As the recording density of magnetic disks is enhanced however, the flying height of the magnetic head becomes inversely minimal. A standard minimum flying height of the magnetic head is approximately 0.2 .mu.m or so. Thus, the stability of the head flying height must be accurately maintained in order to realize a large capacity construction and high reliability of the magnetic disk drive. This requires a high degree of flatness of a rotating magnetic disk which can be ascribed to the way in which the disk is mounted to a hard disk spindle assembly. Such spindle assembly as disclosed, for example, in U.S. Pat. No. 5,295,029 for Disk Drive Including Unitary Deck For Aligning And Supporting Axially Retractable Spindle Assembly issued to Elsing et al., U.S. Pat. No. 5,189,577 for A Magnetic Disk Apparatus And A Motor Securement Therefor issued to Nishida et al., U.S. Pat. No. 5,136,450 for Disk Pack Assembly Having A Laminate Sleeve Disposed Between A Spindle And A Disc For Reducing Radial Disc Displacement issued to Moir, and U.S. Pat. No. 5,031,061 for Disk Drive Hub Assembly issued to Hatch, typically includes a rotatable spindle hub that is carded by a fixed spindle shaft securely mounted to the housing. A plurality of information storage disks are journaled about the spindle hub. Spacer disks are provided between adjacent information storage disks. The vertically aligned information storage disks are clamped to the spindle hub by a disk clamp secured by a plurality of screws.

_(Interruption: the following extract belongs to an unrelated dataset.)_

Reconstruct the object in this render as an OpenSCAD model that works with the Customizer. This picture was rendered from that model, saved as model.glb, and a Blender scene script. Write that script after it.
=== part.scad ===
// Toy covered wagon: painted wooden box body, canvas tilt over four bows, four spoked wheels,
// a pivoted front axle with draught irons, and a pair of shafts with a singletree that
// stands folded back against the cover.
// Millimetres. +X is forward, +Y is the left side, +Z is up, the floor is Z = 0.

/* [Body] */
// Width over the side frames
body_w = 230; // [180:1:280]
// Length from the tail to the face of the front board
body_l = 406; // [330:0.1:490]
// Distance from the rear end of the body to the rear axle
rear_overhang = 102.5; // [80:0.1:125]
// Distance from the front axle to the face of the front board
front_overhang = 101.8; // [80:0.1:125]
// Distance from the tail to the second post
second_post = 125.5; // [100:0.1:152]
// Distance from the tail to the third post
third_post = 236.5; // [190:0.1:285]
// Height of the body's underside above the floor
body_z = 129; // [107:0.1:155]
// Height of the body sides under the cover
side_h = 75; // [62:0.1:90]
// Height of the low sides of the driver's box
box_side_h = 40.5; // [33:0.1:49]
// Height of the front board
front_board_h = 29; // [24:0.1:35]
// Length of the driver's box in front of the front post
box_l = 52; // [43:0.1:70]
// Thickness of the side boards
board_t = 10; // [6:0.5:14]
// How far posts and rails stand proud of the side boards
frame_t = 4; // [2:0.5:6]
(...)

In practice, the disk clamp design in relation with the hard disk spindle assembly is critical to high performance disk drives and there are several design criteria that must be met in order to provide an effective disk clamp. Specifically, the disk clamp must provide a uniform clamping force along its clamping surface to avoid problems such as top disk distortion. The disk damp must also be designed to uniformly distribute its internal stress in order to minimize clamping force variations due to thermal expansions. Many conventional disk clamp designs in which screws are used to secure the disk clamp to the spindle hub such as those disclosed in Elsing et al. '029, Nishida et al. '450, Moir '450, and Hatch '061, tend to loosen after time and stress imbalances within the clamp. Other convention disk clamp designs are disclosed, for example, in U.S. Pat. No. 5,305,163 for Stationary Angularly Aligned Stationary Spindle Shaft issued to Holm, U.S. Pat. No. 5,155,640 for Disk Spindle Motor Cap issued to Lee, U.S. Pat. No. 5,101,306 for Releasable Controlled Force Clamp For Disk Storage Apparatus issued to Johnson, U.S. Pat. No. 5,056,082 for Apparatus For Clamping Removable Disks and U.S. Pat. No. 5,048,005 for Spindle Clamp Having A Unitary Lock Member issued to Ekhoff also suffer similar drawbacks.
More recent disk clamp designs as disclosed, for example, in U.S. Pat. No. 5,490,024 for Disk Clamp Having An Annular Section Of Increased Rigidity issued to Briggs et al., U.S. Pat. No. 5,392,178 for Motor For A Disc Driving Device Having A Hub Positioned On Inner Race Of An Upper Bearing issued to Nishio et al., and U.S. Pat. No. 5,274,517 for Disk Clamp With Annular Spring Section issued to Chen are better served to provide a uniform clamping force and minimize stress concentrations within the disk clamp. For example, Chen '517 discloses a disk clamp that includes a substantially flat inner ring, an outer ring having a rounded engaging surface and a circular convex spring section that couples the inner ring section to the outer ring section. When installed on the top portion of the spindle hub by a plurality of screws through corresponding screw holes of the inner ring section, the disk clamp will contact at the rounded engaging surface of the dome-shaped resilient spring section in order to minimize adverse consequences to the disks. Similarly, Nishio et al. '178 also discloses a disk clamp that acts as a plate spring for securing the plurality of information storage disks to the spindle hub. In Nishio et al. '178 however, the disk clamp is secured to the spindle hub way a single screw, rather than a plurality of screws, mounted to a center bore of the spindle hub. In Briggs et al. '024, a disk clamp includes a raised circular wall around an outer radius of the clamp serving to increase the structural rigidity of the clamp in a single axial section of the claim in order to provide a stress barrier to the transmission of localized stresses from the screw points. Such conventional disk clamp designs for a spindle hub assembly, as I have observed however, continue to distort a clamping surface and cause deformity of the clamped storage disk over a time period when pressure asserted onto the storage disk by the disk clamp is uneven or too extreme. The disk distortion, of course, affects the flatness of the storage disk and alters the flying height of the magnetic head which ultimately attribute to the generation of operational errors during recording and reproduction of data.